Thank you for bringing this up!! I am looking into fixing it. However, it seems like there is a matplotlib plotting issue where it randomly swaps the Tamil letters. (lol, goes towards my article's thesis that not all languages are treated equally, even by these common python libraries...) In my dataset, the Tamil letters are in the correct order, but only when I try to display it in the plot, it swaps those letters. I'll let you know if I have fixed it :)
Update: I have tried several different Tamil fonts, and it seems that it's an issue with matplotlib and not with fonts. I'm not sure how I can go around displaying Tamil fonts correctly ... Really speaks to the disparity of language representation...
Thanks for trying! Very strange behavior from matplotlib. I bet the challenge is that the first glyph is actually applied as a modification to the second glyph, so the plotting lib thinks it should come after. Kinda like Aˆ being displayed instead of Â.
Great article. But I am curious how the number of tokens for the amharic language became 69? I count only 5 words!

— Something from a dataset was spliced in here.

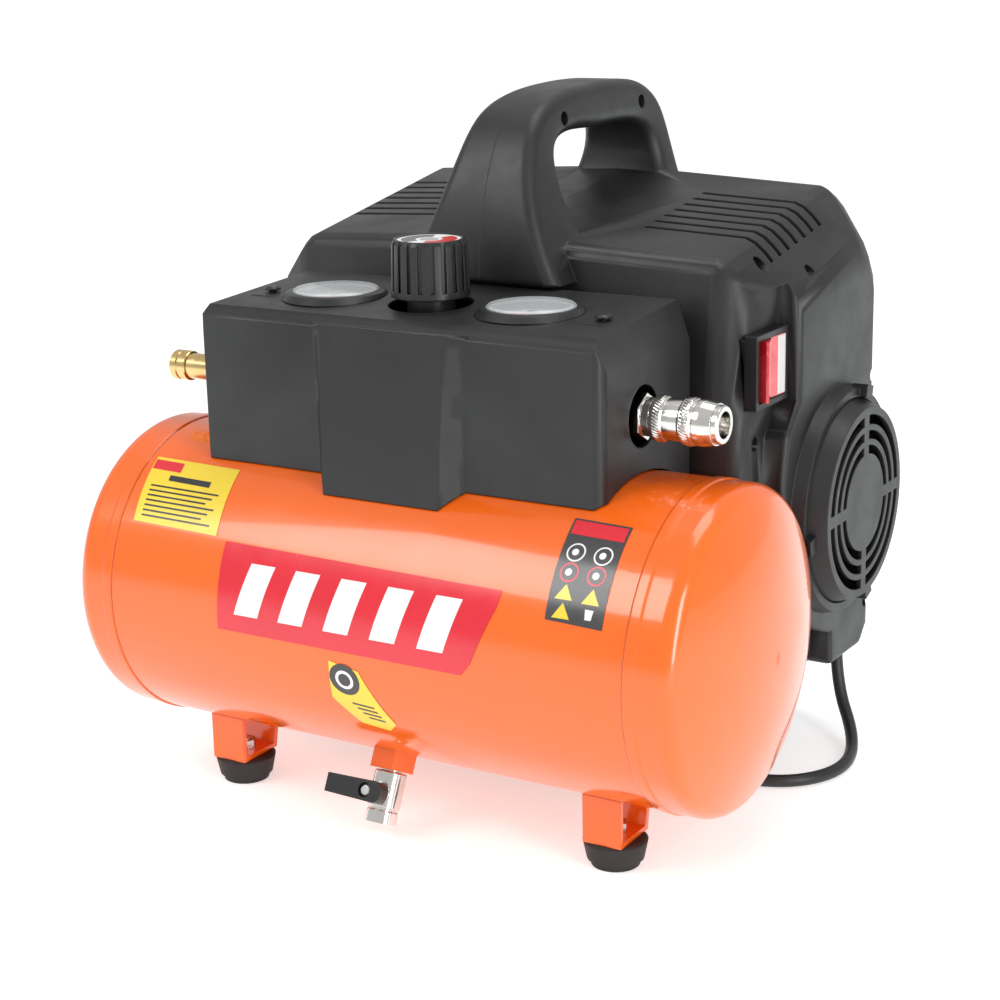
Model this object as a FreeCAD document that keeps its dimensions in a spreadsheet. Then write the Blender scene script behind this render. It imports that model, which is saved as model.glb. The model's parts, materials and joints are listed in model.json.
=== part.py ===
# Portable oil-free air compressor: a small horizontal tank carries a console with gauges,
# regulator and couplings, and a two-shell housing with the motor and piston pump behind it.
#
# +X runs along the tank to the fan end, +Y to the rear, +Z up. The origin is on the floor at the
# centre of the footprint. Sub-parts are drawn about the tank's axis and then set at its place.
import FreeCAD, Part
import math
import os
import Sketcher
from FreeCAD import Placement, Rotation, Vector

doc = FreeCAD.newDocument("air_compressor")
sheet = doc.addObject("Spreadsheet::Sheet", "Sizes")

DIMENSIONS = {
    # tank
    "tank_y": -68.0, "tank_z": 106.5, "tank_radius": 77.0, "tank_wall": 1.6, "seam_half": 145.4,
    "knuckle": 9.0, "crown": 175.0, "tank_tip": 181.5,
    # feet and brackets
    "foot_x": 109.0, "foot_y": -21.0, "rear_foot_x": 92.0, "rear_foot_y": 141.0,
    "foot_height": 13.5, "foot_radius": 15.5, "strip": 2.5, "strip_width": 20.0,
    "tray_top": -59.5, "tray_half": 122.0,
    # console
    "console_half": 112.0, "console_front": -36.5, "console_rear": 50.0, "skin": 2.5,
    "gauge_spread": 55.2, "gauge_mid": -2.2, "gauge_y": 5.0, "gauge_top": 150.2,
    "lens_radius": 21.1, "knob_radius": 18.1, "knob_top": 177.5, "knob_base": 150.5,
    "air_y": 3.0, "air_z": 103.5,
    # housing
    "shell_half": 145.0, "shell_rear": 213.0, "shell_floor": -58.0, "tank_gap": 84.0,
    "fan_y": 153.0, "fan_z": 32.0, "guard_radius": 49.0, "guard_face": 160.5,
    # pump
    "pump_x": -78.0, "crank_throw": 8.0, "cylinder_bore": 24.0,
    # lead
    "cord_radius": 3.25,
}
for row, (name, value) in enumerate(DIMENSIONS.items(), 1):
    sheet.set(f"A{row}", name)
    sheet.set(f"B{row}", str(value))
    sheet.setAlias(f"B{row}", name)
doc.recompute()


class Size(float):
    """A number that remembers the spreadsheet formula it was worked out by."""

    def __new__(cls, value, formula):
        size = super().__new__(cls, value)
        size.formula = formula
        return size

    def __add__(self, other):
        return Size(float(self) + float(other), f"({self.formula} + {formula_of(other)})")

    def __sub__(self, other):
        return Size(float(self) - float(other), f"({self.formula} - {formula_of(other)})")

    def __rsub__(self, other):
        return Size(float(other) - float(self), f"({formula_of(other)} - {self.formula})")

    def __mul__(self, other):
        return Size(float(self) * float(other), f"({self.formula} * {formula_of(other)})")

    def __truediv__(self, other):
        return Size(float(self) / float(other), f"({self.formula} / {formula_of(other)})")

    def __neg__(self):
        return Size(-float(self), f"(-1 * {self.formula})")

    __radd__ = __add__
    __rmul__ = __mul__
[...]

I know! I don't know Amharic, but my guess is that the script is so "unusual" with respect to all of the other scripts that in order for the computer to properly tokenize it, it needs to break each word into multiple "subwords"
Great article. I must note that the word cloud doesn't represent Right-to-left languages accurately - the text is displayed as if they are written left-to-right.
Thank you for catching this! I have attempted to remedy this -- please let me know if it looks correct now!
The direction is right. I mean correct.
However Arabic script should use connected letters (in font parlance "shaping"), especially for the Lam-Alef ligature. Sorry. BiDi is as much a mess as CJK, just a less known one.